One operation would produce clues that led to another. For example, a CIA analyst perusing a slip of paper scooped up in one raid realized that scribbled on it was part of a phone number for a bin Laden cell in another country. That cell became the next target and yielded another round of evidence.

The CIA had a similar "disruption operation" under way in Kenya a year before the bombing. The agency's station in Nairobi is one of the busiest in Africa, responsible for keeping watch as well on the war-torn countries of Somalia, Sudan, Rwanda and the Democratic Republic of Congo. In Kenya, CIA and embassy security officers believed the biggest threat to Americans was common crime. But the risk of terror lurked below the surface. Nairobi had become a transit stop for Iranian and Sudanese intelligence agents. Along the country's Indian Ocean coast were Kenyan veterans of the Afghan war that bin Laden agents had been recruiting.
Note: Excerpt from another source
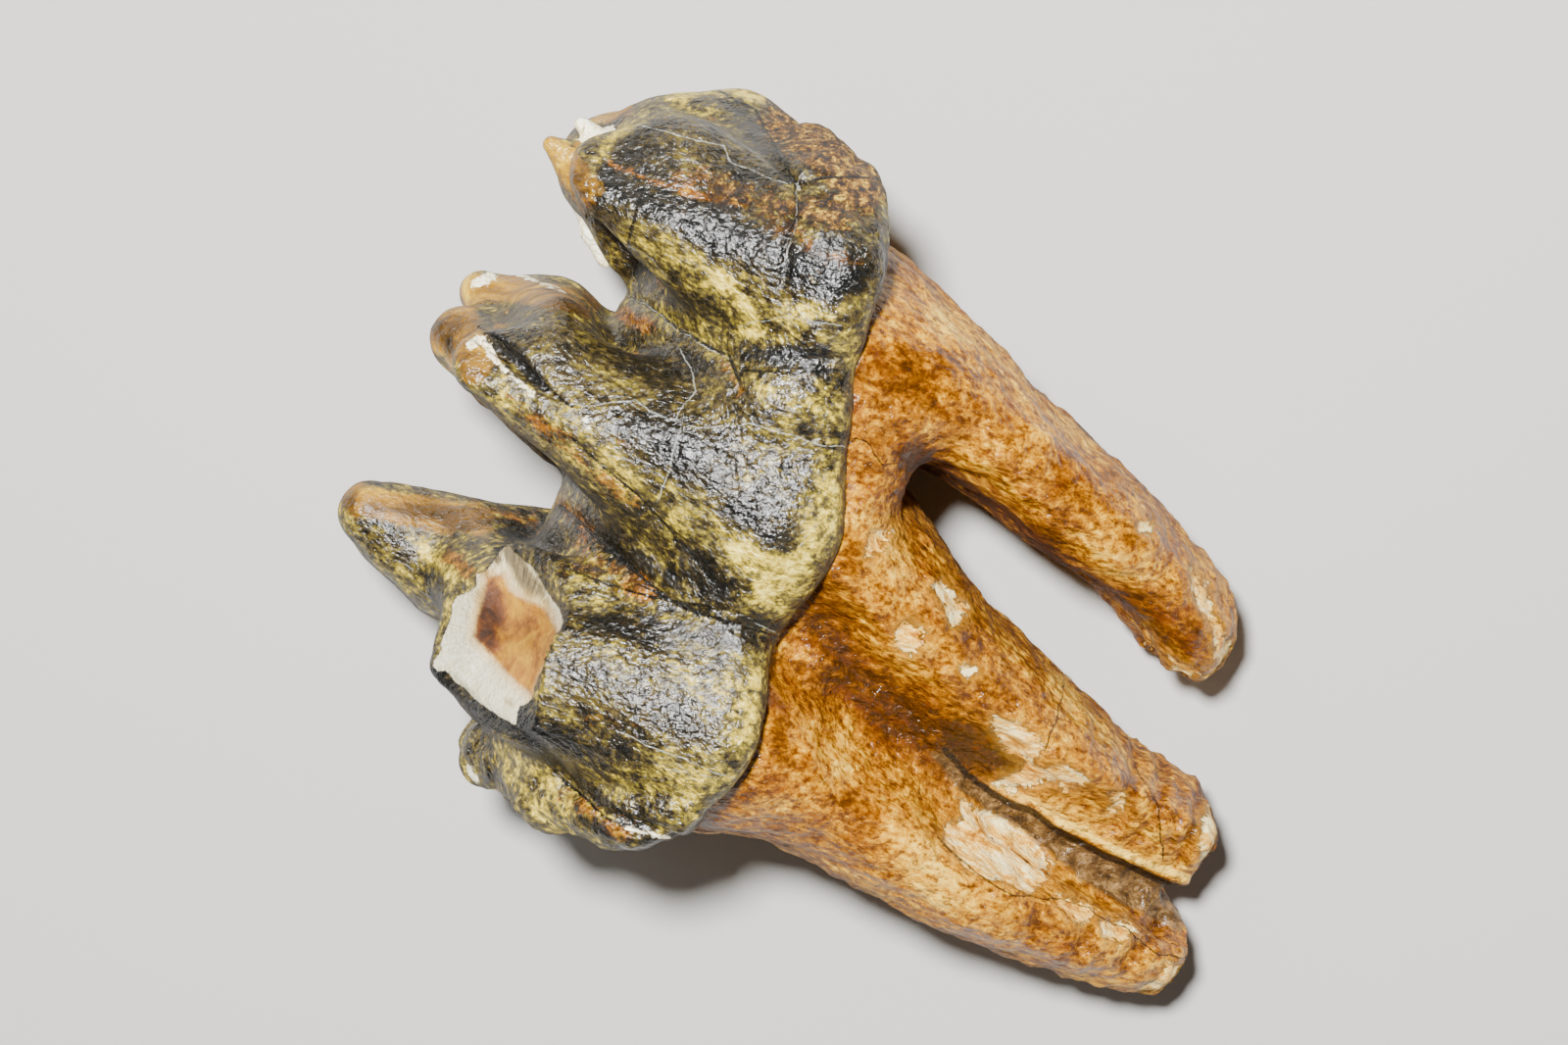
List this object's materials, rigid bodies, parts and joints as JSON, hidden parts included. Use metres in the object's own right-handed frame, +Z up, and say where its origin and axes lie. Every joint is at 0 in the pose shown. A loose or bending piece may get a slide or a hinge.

By August 1997 the CIA had identified a bin Laden cell operating in Nairobi. The agency believed it was headed by Wadih el Hage, a Lebanese who held American citizenship and who, according to court documents, once served as bin Laden's personal secretary. Washington sent a secret request to Kenyan authorities in Nairobi: roust Wadih el Hage. For several weeks Kenyan police, sometimes accompanied by visiting FBI agents, began paying visits to el Hage's Nairobi home, searching its rooms, confiscating computer disks and darkly warning him that he'd face more hassling if he remained in the country.